EOS enables smart contract upgrades as a way to fix bugs. It solves the problem of deploying a different contract to upgrade the code and eliminates the need to kill the contract in case it demonstrates an unintended behavior.

Proposed solutions

  1. EOS New York came up with the proposal “to provide a structured and scalable system that allows for dApp developers to deploy tokens under the eosio.token system contract and essentially abstract trust away from one key pair to at least 15 out of 21 Block Producers which are elected by the stake-weighted vote of token-holders. This means that a dApp token specifically would be as secure as the EOS token.” They also propose to create a bidding system in front of eosio.token, which would allow for dApps to bid on the premium token names.” If the proposal passes, any new dapp on the mainnet will need to pay for creating the token. The whole proposal will surely provide more security but considering that the top 21 are mostly Chinese and little known BPs the communication problem could become the biggest roadblock. The high price of a token name could be another one.

  2. Another solution could be simply the use of complex multisig authority requirements preventing a single actor from deploying a malicious upgrade. Similar multisig structures are already adopted on contracts connected with Chintai or eosDAC and should become a standard for dapps who want to have the reputation of being decentralized and secure. But to be effective also the actors involved in the multisig must be trusted to not collude. Authorities given to some of the BPs, dapp owners and external members could be the best option in case of a token contract but still, the token balances could be modified by the DAC. A user would need to stay always up to date with the dapp governance and trust its governing body.

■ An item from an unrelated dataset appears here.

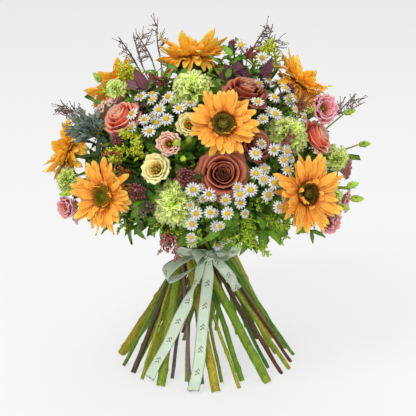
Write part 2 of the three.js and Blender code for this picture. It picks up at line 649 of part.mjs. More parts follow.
const SPRAYS = [
  { name: 'chamomile_left', colour: 'white', azimuth: -32, polar: 44, depth: 40,
    heads: patch('daisy', -32, 44, 30, 9, 1, 8) },
  { name: 'chamomile_low', colour: 'white', azimuth: 2, polar: 82, depth: 44,
    heads: patch('daisy', 2, 81, 30, 9, 1, 8) },
  { name: 'chamomile_right', colour: 'white', azimuth: 26, polar: 68, depth: 44,
    heads: patch('daisy', 26, 70, 36, 9, 1, 8) },
  { name: 'chamomile_high', colour: 'white', azimuth: 48, polar: 42, depth: 40,
    heads: patch('daisy', 48, 42, 36, 7, 1, 9) },
  { name: 'chamomile_back', colour: 'white', azimuth: 140, polar: 56, depth: 44,
    heads: patch('daisy', 140, 56, 40, 7, 1, 8) },
  { name: 'goldenrod_left', colour: 'gold', azimuth: -40, polar: 62, depth: 46,
    heads: patch('plume', -40, 62, 22, 4, 0.8, -18) },
  { name: 'goldenrod_high', colour: 'gold', azimuth: 104, polar: 24, depth: 40,
    heads: [...patch('plume', 106, 24, 20, 4, 0.9, 0, { face: 20 }),
      ...patch('plume', 72, 44, 10, 1, 0.8, -16)] },
  { name: 'goldenrod_left_high', colour: 'gold', azimuth: -92, polar: 36, depth: 42,
    heads: patch('plume', -92, 36, 26, 4, 0.8, -14) },
  { name: 'goldenrod_low', colour: 'gold', azimuth: 22, polar: 92, depth: 50,
    heads: patch('plume', 22, 94, 24, 4, 0.75, -20, { face: 108 }) },
  { name: 'goldenrod_back', colour: 'gold', azimuth: 178, polar: 96, depth: 50,
    heads: patch('plume', 178, 96, 40, 4, 0.8, -18) },
  { name: 'berries_left', colour: 'plum', azimuth: -36, polar: 76, depth: 44,
    heads: [...patch('berry', -50, 60, 1, 1, 0.95, -4), ...patch('berry', -30, 78, 1, 1, 1, -2),
      ...patch('berry', -17, 97, 1, 1, 0.8, -8)] },
  { name: 'berries_front', colour: 'plum', azimuth: -9, polar: 70, depth: 40,
    heads: patch('berry', -9, 70, 1, 1, 1, -4) },
  { name: 'berries_high', colour: 'plum', azimuth: 90, polar: 30, depth: 42,
    heads: [...patch('berry', 74, 36, 1, 1, 0.9, 2), ...patch('berry', 128, 20, 1, 1, 0.9, 8),
      ...patch('berry', 160, 52, 1, 1, 0.9, 0)] },
  { name: 'twigs_left_high', colour: 'twig', azimuth: -112, polar: 28, depth: 26,
    heads: patch('twig', -114, 27, 24, 4, 0.95, 10) },
  { name: 'twigs_left', colour: 'twig', azimuth: -93, polar: 64, depth: 26,
    heads: patch('twig', -93, 62, 12, 3, 0.85, 6) },
  { name: 'twigs_right', colour: 'twig', azimuth: 100, polar: 50, depth: 40,
    heads: [...patch('twig', 118, 26, 22, 3, 0.9, 8), ...patch('twig', 92, 62, 14, 2, 0.9, 10)] },
  { name: 'dark_leaves_left', colour: 'purple', azimuth: -58, polar: 32, depth: 34,
    leaves: { shares: [0.005, 0.03, 0.07, 0.1, 0.14], long: 38, half: 9 } },
  { name: 'dark_leaves_right', colour: 'purple', azimuth: 60, polar: 27, depth: 30,
    leaves: { shares: [0.005, 0.03, 0.07, 0.1, 0.14], long: 40, half: 10 } },
  { name: 'blue_foliage', colour: 'blue', azimuth: -92, polar: 60, depth: 34,
    leaves: { shares: [0.005, 0.02, 0.04, 0.07, 0.1, 0.14], long: 36, half: 5 } },
  { name: 'green_foliage', colour: 'leaf', azimuth: 12, polar: 98, depth: 60,
    leaves: { shares: [0.005, 0.05, 0.1, 0.16, 0.22, 0.28, 0.34], long: 42, half: 12 } },
];

// ---------------------------------------------------------------- the tie
const BAND_SIDES = 18;
const TIE_CLEAR = 0.5; // from the stems to the twine round them

/** The inside of a band round the bundle at a height: it widens downwards, as the stems spread. */
function bandRadius(z, clear) {
  const below = Math.max(0, TIE_HEIGHT - z);
  return (TIE_RADIUS + clear + 0.24 * below) / Math.cos(Math.PI / BAND_SIDES);
}

/** A closed band round the bundle; its section is a list of points: how far out, and how high. */
function band(section, clear) {
  const points = [];
  const faces = [];
  const count = section.length;
  for (let k = 0; k < BAND_SIDES; k += 1) {
    const angle = (k / BAND_SIDES) * 2 * Math.PI;
    for (let i = 0; i < count; i += 1) {
      const [out, up] = section[i];
      const r = bandRadius(TIE_HEIGHT + up, clear) + out;
      points.push(V(r * Math.cos(angle), r * Math.sin(angle), TIE_HEIGHT + up));
      const [here, next] = [k * count, ((k + 1) % BAND_SIDES) * count];
      const j = (i + 1) % count;
      faces.push([here + i, next + i, next + j], [here + i, next + j, here + j]);
    }
  }
  return solid(points, faces);
}

/** Two turns of twine lying side by side round the stems, pulled into one band. */
function bindingTwine() {
  const full = TWINE_THICK;
  const nip = TWINE_THICK * 0.5;
  const section = [[0, -4.2], [full, -2.4], [nip, 0], [full, 2.4], [0, 4.2]];
  put('binding_twine', COLOURS.twine, band(section, TIE_CLEAR));
}

/** A flat strip of ribbon along a path; across and out give its width and its outer face. */
function strip(stations) {
  return loft(stations.map(({ point, across, out, pinch = 1 }) => {
    const side = across.clone().normalize().multiplyScalar((RIBBON_WIDTH / 2) * pinch);
    const face = out.clone().normalize().multiplyScalar(RIBBON_THICK / 2);
    return [
      point.clone().add(side).add(face), point.clone().sub(side).add(face),
      point.clone().sub(side).sub(face), point.clone().add(side).sub(face),
    ];
  }));
}

/** How far out the outermost stems reach at a height, with their own thickness. */
function coneRadius(z) {
  const share = 1 - Math.min(z, TIE_HEIGHT) / TIE_HEIGHT;
  const middle = TIE_RADIUS - SUNFLOWER_STEM;
  const twist = rad(FOOT_TWIST);
  const x = middle * (1 - share) + (FOOT_RADIUS + 3) * share * Math.cos(twist);
  const y = (FOOT_RADIUS + 3) * share * Math.sin(twist);
  return Math.hypot(x, y) + SUNFLOWER_STEM * 1.2;
}

/** A tail of the bow: it lies down the outside of the stems from the knot to a cut end. */
function ribbonTail({ from, to, end, steps, off }) {
  const start = TIE_HEIGHT - 2;
  return strip(Array.from({ length: steps + 1 }, (_, i) => {
    const share = i / steps;
    const azimuth = from + (to - from) * share;
    const z = start + (end - start) * share;
    const out = direction(azimuth, 90);
    const r = coneRadius(z) + off + 4 * Math.sin(Math.PI * Math.min(1, share * 1.2 + 0.12));
    const lean = V(-out.y, out.x, 0.01 * (to - from));
    const face = out.clone().addScaledVector(UP, 0.5);
    return { point: out.clone().multiplyScalar(r).setZ(z), across: lean, out: face, pinch: i ? 1 : 0.45 };
  }));
}

/** A loop of the bow, out from the knot and back, as a leaning teardrop. */
function ribbonLoop(knot, reach, drop, width, steps) {
  return strip(Array.from({ length: steps + 1 }, (_, i) => {
    const turn = (i / steps) * 2 * Math.PI;
    const far = (1 - Math.cos(turn)) / 2;
    const open = Math.sin(turn) * Math.sqrt(far) * width;
    const point = V(knot.x + reach * far, knot.y - 10 * far + 0.3 * open, knot.z + drop * far + open);
    const out = V(Math.sign(reach) * (far * 2 - 1), -0.3, Math.cos(turn / 2));
    const pinch = i && i < steps ? 1 : 0.4;
    return { point, across: V(0.25 * Math.sign(reach), 0.85, 0.45), out, pinch };
  }));
}

/** The ribbon: a wrap over the twine, the knot in front, its loops and its three tails. */
function ribbonBow() {
  const half = RIBBON_WIDTH / 2;
  const wrap = [[0, -half], [RIBBON_THICK, -half], [RIBBON_THICK, half], [0, half]];
  const knot = V(2, -(TIE_RADIUS + 8.5), TIE_HEIGHT + 1);
  const folds = [[-9, 3.5], [-4, 7.5], [0, 5.5], [4, 7.5], [9, 3]].map(([x, r]) => {
    return Array.from({ length: 6 }, (_, k) => {
      const angle = (k / 6) * 2 * Math.PI;
      return V(knot.x + x, knot.y + 0.62 * r * Math.cos(angle), knot.z + r * Math.sin(angle));
    });
  });
  const parts = [
    band(wrap, TIE_CLEAR + TWINE_THICK + 0.6),
    loft(folds),
    ribbonTail({ from: -4, to: -31, end: 13, steps: 5, off: 1.4 }),
    ribbonTail({ from: 3, to: -7, end: 6, steps: 5, off: 4.4 }),
    ribbonTail({ from: 10, to: 44, end: 103, steps: 3, off: 2.9 }),
    ribbonLoop(knot, -52, -22, 11, 9),
    ribbonLoop(knot, 27, 9, 7, 7),
  ];
  parts.forEach((body) => put('ribbon_bow', COLOURS.ribbon, body));
}

// ---------------------------------------------------------------- putting the bouquet together
const headAxes = (bloom) => {
  return axesAt(domePoint(bloom.azimuth, bloom.polar, bloom.lift), direction(...bloom.face), 0.3);
};

/** The axes of the fork of a spray, which lies under the dome. */
const forkAxes = ({ azimuth, polar, depth = 46 }) => {
  return axesAt(domePoint(azimuth, polar, -depth), direction(azimuth, polar * 0.85));
};

for (const bloom of SUNFLOWERS) {
  const axes = headAxes(bloom);
  const head = { axes, rings: sunflowerRings(axes), seatHeight: -13 };
  member(`${bloom.name}_stem`, COLOURS.olive, bloom, SUNFLOWER_STEM, head);
}
for (const bloom of ROSES) {
  const axes = headAxes(bloom);
  const head = { axes, rings: roseCup(axes, bloom.size), seatHeight: -9 * bloom.size };
  member(`${bloom.name}_stem`, COLOURS.leaf, bloom, ROSE_STEM, head);
}
for (const bloom of CARNATIONS) {
  const axes = headAxes(bloom);
  const head = { axes, rings: carnationRings(axes, bloom.size), seatHeight: -24 * bloom.size };
  member(bloom.name, COLOURS.lime, bloom, CARNATION_STEM, head);
}
for (const branch of [...LISIANTHUS, ...SPRAYS]) {
  const fork = { axes: forkAxes(branch), seatHeight: 0, sides: 4, taper: 0.6 };
  member(branch.name, COLOURS[branch.colour], branch, SPRAY_STEM, fork);
}
const stemOf = (name) => members.find((stem) => stem.name === name);

fillBundle();
bindingTwine();
ribbonBow();
for (const { name, rings } of members) if (rings) reserve(name, loft(rings));
for (const bloom of ROSES) {
  put(`${bloom.name}_petals`, COLOURS[bloom.colour], rosePetals(headAxes(bloom), bloom.size));
}
members.filter((stem) => !growStem(stem, false)).forEach((stem) => growStem(stem, true));
for (const bloom of ROSES) {
  growLeaves(stemOf(`${bloom.name}_stem`), { shares: [0.1, 0.24], long: 32, half: 9 });
}
for (const bloom of SUNFLOWERS) sunflowerRays(bloom.name, headAxes(bloom), bloom.reach, bloom.cup);
for (const branch of [...LISIANTHUS, ...SPRAYS]) {
  const stem = stemOf(branch.name);
  for (const head of branch.heads ?? []) growBranch(stem, head);
  if (branch.leaves) growLeaves(stem, branch.leaves);
}

/** One solid of everything that a piece is made of; a scrap that doesn't hold to it is dropped. */
function fused(bodies) {
  const parts = Manifold.union(bodies).asOriginal().simplify(0.02).decompose();
  return parts.reduce((best, part) => (part.volume() > best.volume() ? part : best));
}

const bouquet = new THREE.Group();
const whole = new THREE.Box3();
for (const [name, { colour, bodies }] of pieces) {
  const { vertProperties, triVerts, numProp } = fused(bodies).getMesh();
  const spots = new Float32Array((vertProperties.length / numProp) * 3);
  for (let i = 0; i * numProp < vertProperties.length; i += 1) {
    spots.set(vertProperties.subarray(i * numProp, i * numProp + 3), i * 3);
  }
  const shape = new THREE.BufferGeometry();
  shape.setAttribute('position', new THREE.BufferAttribute(spots, 3));
  shape.setIndex(new THREE.BufferAttribute(triVerts, 1));
  shape.computeBoundingBox();
  whole.union(shape.boundingBox);
  const finish = new THREE.MeshStandardMaterial({ color: colour, roughness: 0.65, metalness: 0 });
  const piece = new THREE.Mesh(shape, finish);
  piece.name = name;
  bouquet.add(piece);
}
// The origin lies under the middle of the whole bouquet, on the surface that it stands on.
const middle = whole.getCenter(V(0, 0, 0));
bouquet.position.set(-middle.x, -middle.y, -whole.min.z);
bouquet.updateMatrixWorld(true);

export default bouquet;
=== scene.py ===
import math
import random
from itertools import islice
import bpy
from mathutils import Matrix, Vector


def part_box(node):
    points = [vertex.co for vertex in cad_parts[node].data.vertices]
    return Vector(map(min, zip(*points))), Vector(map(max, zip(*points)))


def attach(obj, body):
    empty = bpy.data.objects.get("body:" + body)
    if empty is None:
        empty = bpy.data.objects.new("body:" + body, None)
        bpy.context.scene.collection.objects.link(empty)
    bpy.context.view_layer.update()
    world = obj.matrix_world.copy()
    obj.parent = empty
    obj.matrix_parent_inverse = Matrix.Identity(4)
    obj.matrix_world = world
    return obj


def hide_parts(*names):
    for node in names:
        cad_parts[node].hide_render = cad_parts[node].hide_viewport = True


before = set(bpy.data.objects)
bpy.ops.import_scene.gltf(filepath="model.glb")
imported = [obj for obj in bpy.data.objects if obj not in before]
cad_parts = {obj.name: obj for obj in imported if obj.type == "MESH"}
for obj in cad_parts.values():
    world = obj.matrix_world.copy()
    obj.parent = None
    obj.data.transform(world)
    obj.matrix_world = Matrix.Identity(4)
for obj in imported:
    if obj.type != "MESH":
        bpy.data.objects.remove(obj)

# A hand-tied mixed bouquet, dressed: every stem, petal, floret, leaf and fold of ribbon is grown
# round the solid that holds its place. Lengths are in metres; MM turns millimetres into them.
from types import SimpleNamespace

import bmesh
import bpy
import numpy as np
from mathutils import Matrix, Quaternion, Vector
from mathutils.bvhtree import BVHTree

MM = 0.001
GOLDEN = math.radians(137.508)
for left_over in ("Cube", "Camera", "Light"):
    if left_over in bpy.data.objects:
        bpy.data.objects.remove(bpy.data.objects[left_over])
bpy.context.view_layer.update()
TWINE_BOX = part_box("binding_twine")
TIE = (TWINE_BOX[0] + TWINE_BOX[1]) / 2  # the middle of the tie, on the bouquet's axis
DOME_MIDDLE = Vector((TIE.x, TIE.y, 0.225))
BASE = Vector((TIE.x, TIE.y, 0))  # where the bouquet's axis meets the floor
chance = random.Random(71)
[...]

  3. Chainrift BP and exchange said that there is one new upgrade coming with version 1.8 that would help with protecting against changing contracts without anyone noticing. "The idea here is that it would be easy for another contract to check if it’s still talking with the same contract, if not, somebody would need to re-aprove it. In this sense, even one party contracts could be way safer, because everybody would be at least able to tell that the contract changed."

  4. Almost all tokens rely on the same eosio.token contract code what means that there’s little room for bugs. In general, the users shouldn’t trust a token contract that is not open sourced. Open source means that there’s a possibility to go and check the code or to have others who can do it for you. Considering that almost all tokens replicate the eosio.token code it seems logical to make it immutable. Auditing tools, white hackers, third party websites whitelisting dapps are other solutions that would come as a help to support immutable contracts.


A token contract that is managed by one owner is not a viable option for a dapp that is aiming at wide adoption. Any token that is being sold on an exchange should be open sourced, have at least a multisig with one top tier BP but immutability is a way forward. The users who receive or buy the token have the right to know that the conditions of the initial distribution won’t change at each whim of the owner. Increasing or decreasing the supply of the token leaves space for insider trading where those who have the information manipulate the market and get the most benefits at the costs of other shareholders. As time passes by we will see more smart contract auditing solutions available to each user because each user should be empowered to rely on himself as much as possible. Reliance on white hackers and peer review will be also something we’ll see more if more donations or rewards go in that direction. The sovereignty of user funds should be paramount and the blockchain was created as the pillar of accountability this is why Block Producers should pay more attention to not permit that anyone can change token balances in user accounts and especially BPs shouldn’t abuse their power to make the same.